## start
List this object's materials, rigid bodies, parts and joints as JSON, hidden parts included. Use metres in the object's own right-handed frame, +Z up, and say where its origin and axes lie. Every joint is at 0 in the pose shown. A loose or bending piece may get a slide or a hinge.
## end
## start
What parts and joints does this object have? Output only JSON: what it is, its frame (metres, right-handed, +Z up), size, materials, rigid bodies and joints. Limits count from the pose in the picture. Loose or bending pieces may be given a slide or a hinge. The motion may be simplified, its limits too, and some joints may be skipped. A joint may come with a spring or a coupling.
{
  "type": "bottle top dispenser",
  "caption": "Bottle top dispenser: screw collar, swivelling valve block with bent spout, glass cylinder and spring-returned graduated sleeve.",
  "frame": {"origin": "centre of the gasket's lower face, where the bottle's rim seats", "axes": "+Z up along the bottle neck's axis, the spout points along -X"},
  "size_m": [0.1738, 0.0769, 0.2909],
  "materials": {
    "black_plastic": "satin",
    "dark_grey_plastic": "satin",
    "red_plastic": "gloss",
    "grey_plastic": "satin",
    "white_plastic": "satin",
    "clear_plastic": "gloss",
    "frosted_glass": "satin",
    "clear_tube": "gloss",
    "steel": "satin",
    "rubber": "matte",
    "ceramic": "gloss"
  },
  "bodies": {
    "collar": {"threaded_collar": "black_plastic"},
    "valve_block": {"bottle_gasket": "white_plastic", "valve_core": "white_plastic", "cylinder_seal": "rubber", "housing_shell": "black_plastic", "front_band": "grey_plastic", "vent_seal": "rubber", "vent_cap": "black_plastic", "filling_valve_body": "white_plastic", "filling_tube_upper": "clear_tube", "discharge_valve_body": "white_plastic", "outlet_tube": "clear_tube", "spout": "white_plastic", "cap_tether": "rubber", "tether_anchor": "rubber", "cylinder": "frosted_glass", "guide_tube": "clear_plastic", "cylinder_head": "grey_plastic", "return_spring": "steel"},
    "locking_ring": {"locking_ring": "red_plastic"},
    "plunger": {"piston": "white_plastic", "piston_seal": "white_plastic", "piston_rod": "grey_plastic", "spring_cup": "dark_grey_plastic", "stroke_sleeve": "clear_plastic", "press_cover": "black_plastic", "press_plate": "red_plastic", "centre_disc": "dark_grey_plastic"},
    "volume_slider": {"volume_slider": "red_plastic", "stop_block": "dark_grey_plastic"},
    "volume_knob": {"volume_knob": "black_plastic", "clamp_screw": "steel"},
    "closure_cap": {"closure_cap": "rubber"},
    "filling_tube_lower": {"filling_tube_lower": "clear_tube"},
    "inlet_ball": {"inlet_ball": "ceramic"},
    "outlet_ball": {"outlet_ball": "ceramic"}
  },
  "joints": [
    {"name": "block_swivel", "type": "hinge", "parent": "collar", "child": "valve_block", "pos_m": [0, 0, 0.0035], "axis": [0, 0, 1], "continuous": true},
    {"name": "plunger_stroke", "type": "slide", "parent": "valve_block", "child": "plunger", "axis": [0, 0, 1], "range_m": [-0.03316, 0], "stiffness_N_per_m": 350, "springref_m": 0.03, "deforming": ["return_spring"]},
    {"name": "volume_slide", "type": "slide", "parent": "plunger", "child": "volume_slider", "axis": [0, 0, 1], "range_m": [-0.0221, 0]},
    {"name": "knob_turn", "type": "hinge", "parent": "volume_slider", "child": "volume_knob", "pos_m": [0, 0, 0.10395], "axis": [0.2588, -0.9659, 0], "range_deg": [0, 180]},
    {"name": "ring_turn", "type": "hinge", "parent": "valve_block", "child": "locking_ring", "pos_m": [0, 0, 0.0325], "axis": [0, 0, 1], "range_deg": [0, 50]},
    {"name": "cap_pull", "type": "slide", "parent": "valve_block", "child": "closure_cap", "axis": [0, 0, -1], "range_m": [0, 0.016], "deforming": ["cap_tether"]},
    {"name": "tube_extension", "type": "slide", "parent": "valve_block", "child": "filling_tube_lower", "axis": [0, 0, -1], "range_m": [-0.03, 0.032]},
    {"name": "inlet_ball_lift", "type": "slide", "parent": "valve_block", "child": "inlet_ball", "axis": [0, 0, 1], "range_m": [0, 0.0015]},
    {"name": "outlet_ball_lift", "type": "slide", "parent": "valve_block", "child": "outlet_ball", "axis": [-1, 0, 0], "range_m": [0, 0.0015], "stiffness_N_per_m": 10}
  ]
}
## end
__Aim__
Count how many lines contain "rigid" and give only that count.

__Expected answer__
2